-- Start of Raw data --

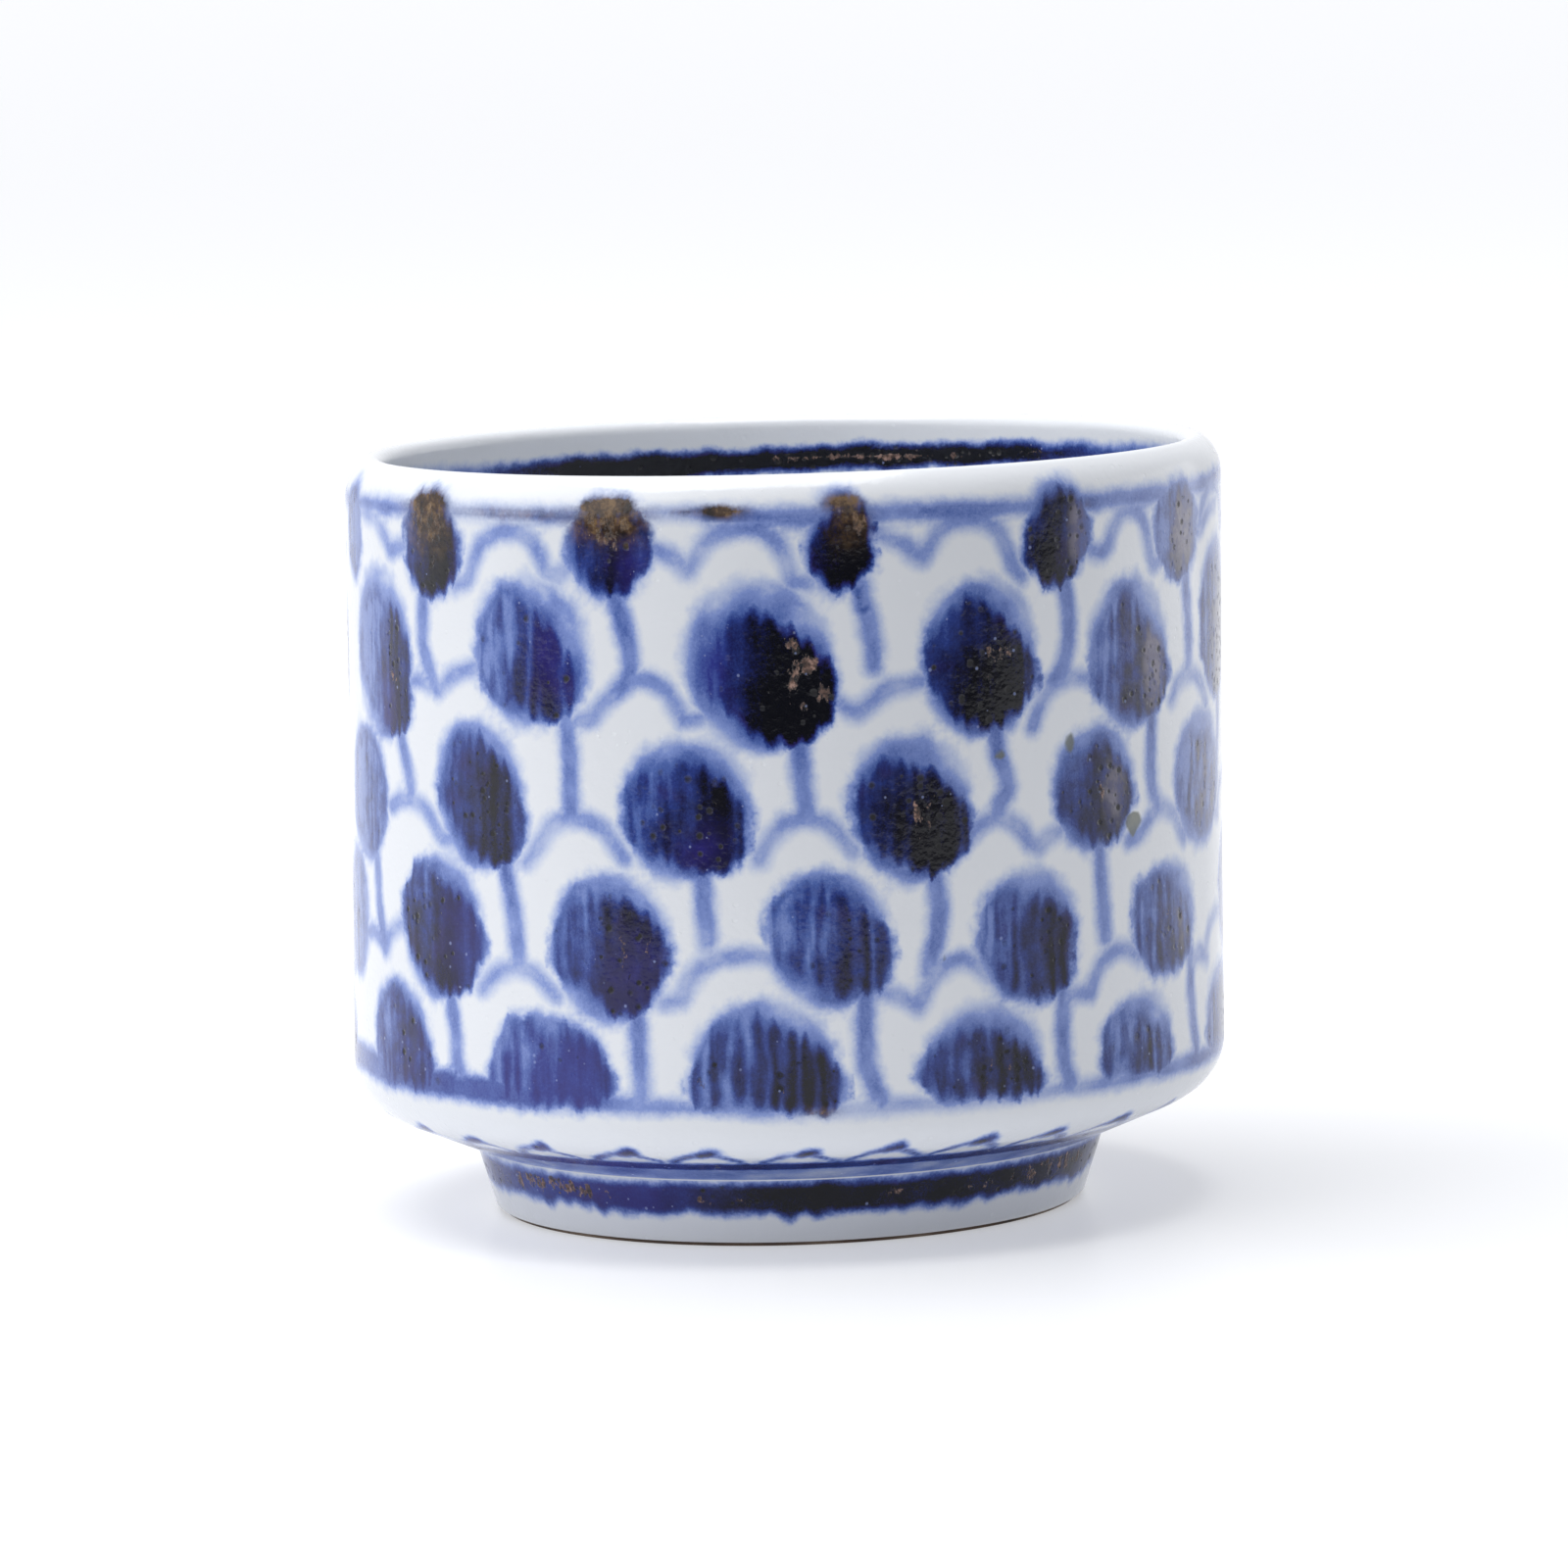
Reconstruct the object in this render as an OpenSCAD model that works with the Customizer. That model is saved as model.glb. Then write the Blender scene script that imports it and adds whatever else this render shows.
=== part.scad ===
/* [Cup] */
// Outer diameter of the glazed wall
cup_diameter = 60; // [56:1:70]
// Height from the foot's base to the top of the lip
cup_height = 52.2; // [44:0.2:70]
// Thickness of the glazed wall, glaze on both sides counted
wall_thickness = 2.55; // [2.2:0.05:3.4]
// Thickness of the glazed floor over the foot well
floor_thickness = 3.3; // [2.4:0.1:5]
// Radius of the hollow's bottom corner
hollow_corner_radius = 7; // [5:0.5:10]
// Thickness of the fired glaze
glaze_thickness = 0.3; // [0.2:0.05:0.4]

/* [Lip] */
// Radius by which the wall curls in towards the lip
lip_curl_radius = 3; // [2.8:0.1:4]
// Radius of the rounded top of the lip
lip_edge_radius = 0.85; // [0.6:0.05:1.05]

/* [Shoulder and foot] */
// Radius of the shoulder under the straight wall
shoulder_radius = 4; // [3:0.25:5.5]
// Angle at which the underside rises from the foot
underside_angle = 23; // [15:1:32]
// Distance from the wall in to the top of the foot ring
foot_inset = 8.3; // [7:0.1:11]
// Height of the foot ring
foot_height = 4.7; // [4.5:0.1:9]
// Distance by which the foot ring draws in towards its base
foot_taper = 1.5; // [0.2:0.1:2.5]
// Width of the foot ring at its base
foot_ring_width = 3.2; // [2:0.1:6]
// Height of bare clay left at the base of the foot ring
bare_clay_height = 0.5; // [0.3:0.1:1]

/* [Painted pattern] */
// Number of tufts in each row
tufts_per_row = 13; // [9:1:13]
// Width of a full tuft
tuft_width = 7.4; // [5:0.1:7.6]
// Height of a full tuft
tuft_height = 9.8; // [9:0.1:10.5]
// Width of the stem under a tuft
stem_width = 1.1; // [0.6:0.1:1.6]
// Length of a stem below its tuft
stem_length = 3.4; // [2:0.1:4]
// Distance by which the top row rises past the rim line
top_row_rise = 0.3; // [0.1:0.1:0.6]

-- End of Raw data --

Instructions for the task: Copy out the whole listing exactly; please set it all down.

Written solution:
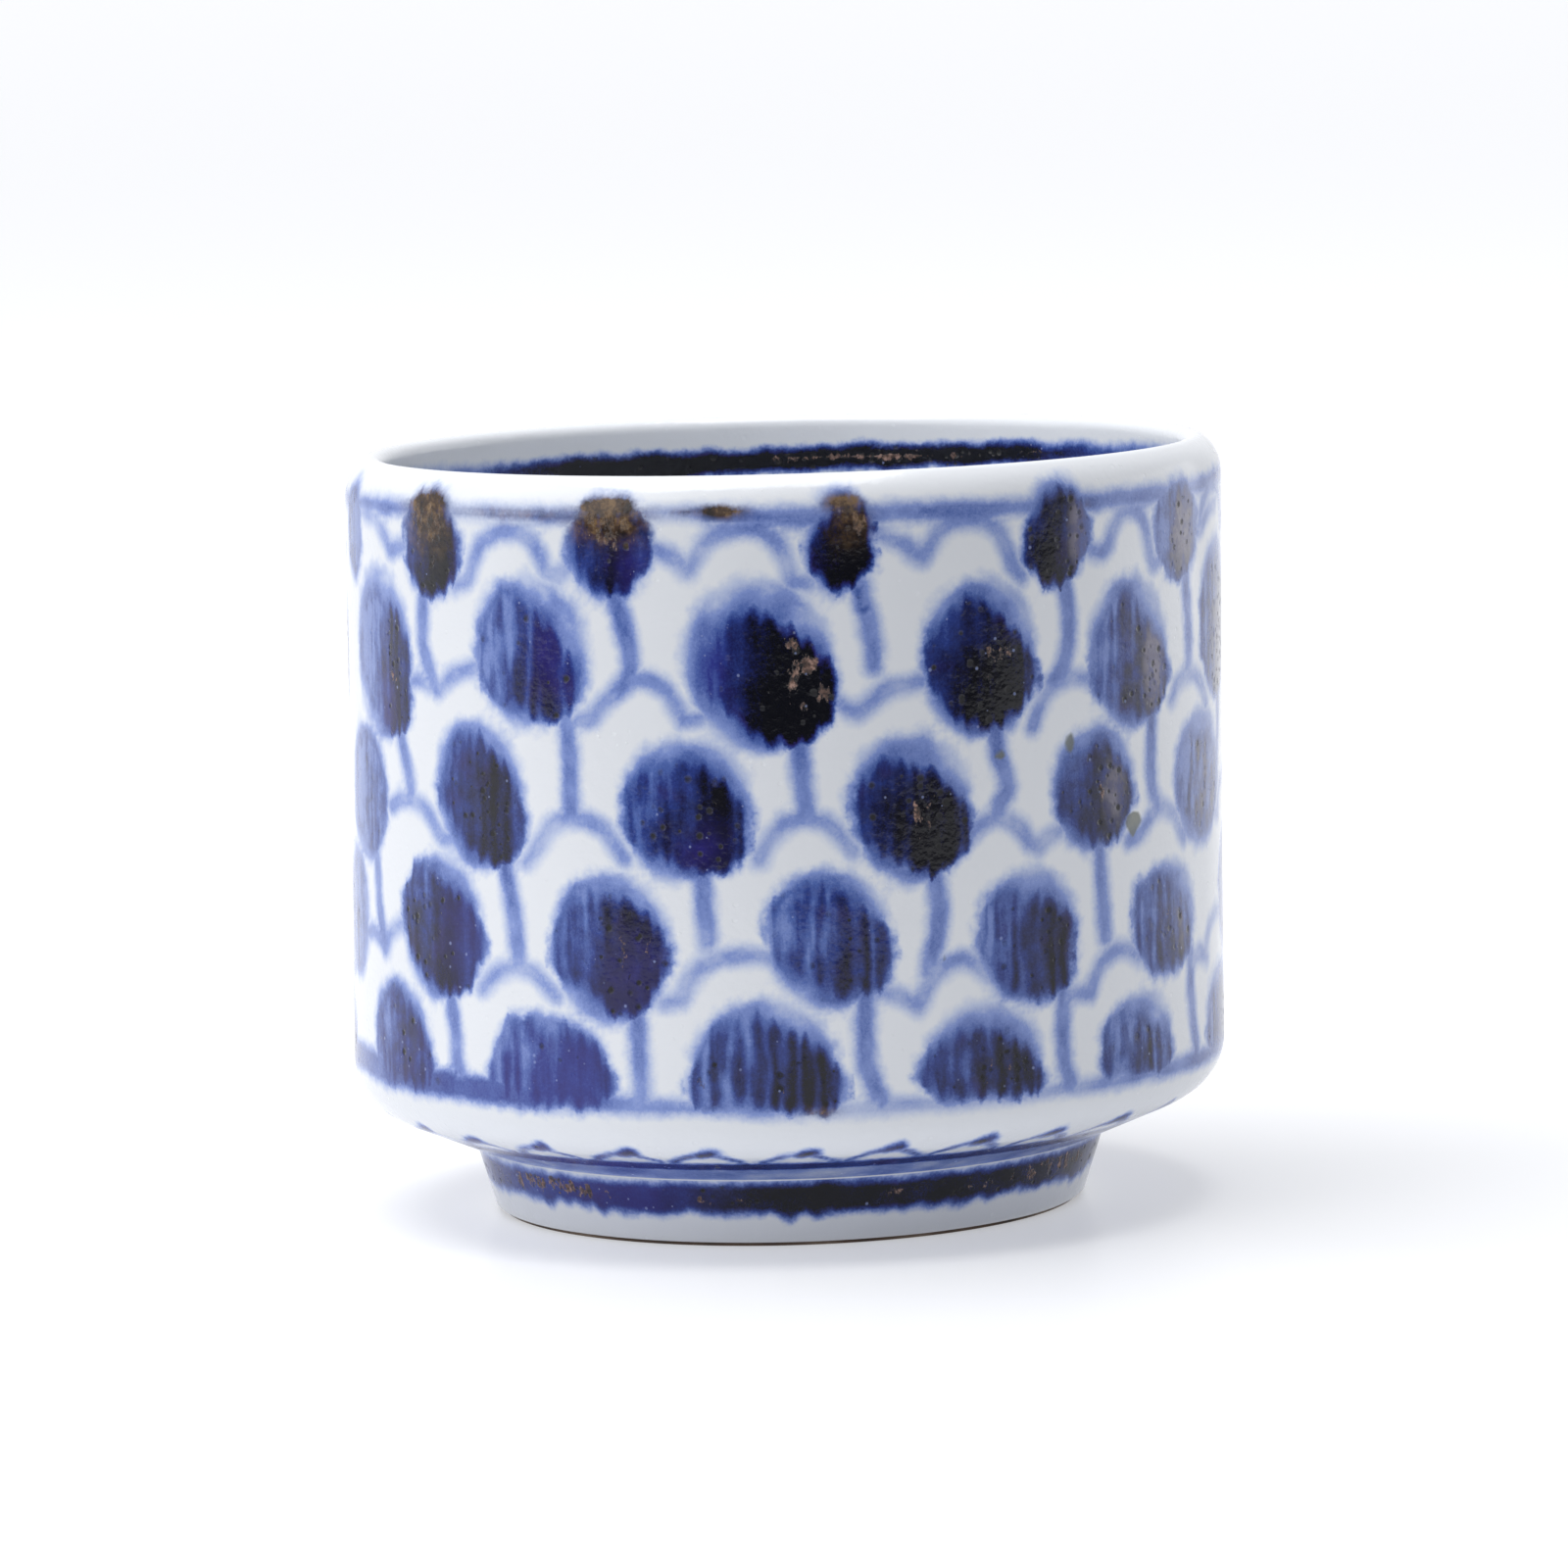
Reconstruct the object in this render as an OpenSCAD model that works with the Customizer. That model is saved as model.glb. Then write the Blender scene script that imports it and adds whatever else this render shows.
=== part.scad ===
/* [Cup] */
// Outer diameter of the glazed wall
cup_diameter = 60; // [56:1:70]
// Height from the foot's base to the top of the lip
cup_height = 52.2; // [44:0.2:70]
// Thickness of the glazed wall, glaze on both sides counted
wall_thickness = 2.55; // [2.2:0.05:3.4]
// Thickness of the glazed floor over the foot well
floor_thickness = 3.3; // [2.4:0.1:5]
// Radius of the hollow's bottom corner
hollow_corner_radius = 7; // [5:0.5:10]
// Thickness of the fired glaze
glaze_thickness = 0.3; // [0.2:0.05:0.4]

/* [Lip] */
// Radius by which the wall curls in towards the lip
lip_curl_radius = 3; // [2.8:0.1:4]
// Radius of the rounded top of the lip
lip_edge_radius = 0.85; // [0.6:0.05:1.05]

/* [Shoulder and foot] */
// Radius of the shoulder under the straight wall
shoulder_radius = 4; // [3:0.25:5.5]
// Angle at which the underside rises from the foot
underside_angle = 23; // [15:1:32]
// Distance from the wall in to the top of the foot ring
foot_inset = 8.3; // [7:0.1:11]
// Height of the foot ring
foot_height = 4.7; // [4.5:0.1:9]
// Distance by which the foot ring draws in towards its base
foot_taper = 1.5; // [0.2:0.1:2.5]
// Width of the foot ring at its base
foot_ring_width = 3.2; // [2:0.1:6]
// Height of bare clay left at the base of the foot ring
bare_clay_height = 0.5; // [0.3:0.1:1]

/* [Painted pattern] */
// Number of tufts in each row
tufts_per_row = 13; // [9:1:13]
// Width of a full tuft
tuft_width = 7.4; // [5:0.1:7.6]
// Height of a full tuft
tuft_height = 9.8; // [9:0.1:10.5]
// Width of the stem under a tuft
stem_width = 1.1; // [0.6:0.1:1.6]
// Length of a stem below its tuft
stem_length = 3.4; // [2:0.1:4]
// Distance by which the top row rises past the rim line
top_row_rise = 0.3; // [0.1:0.1:0.6]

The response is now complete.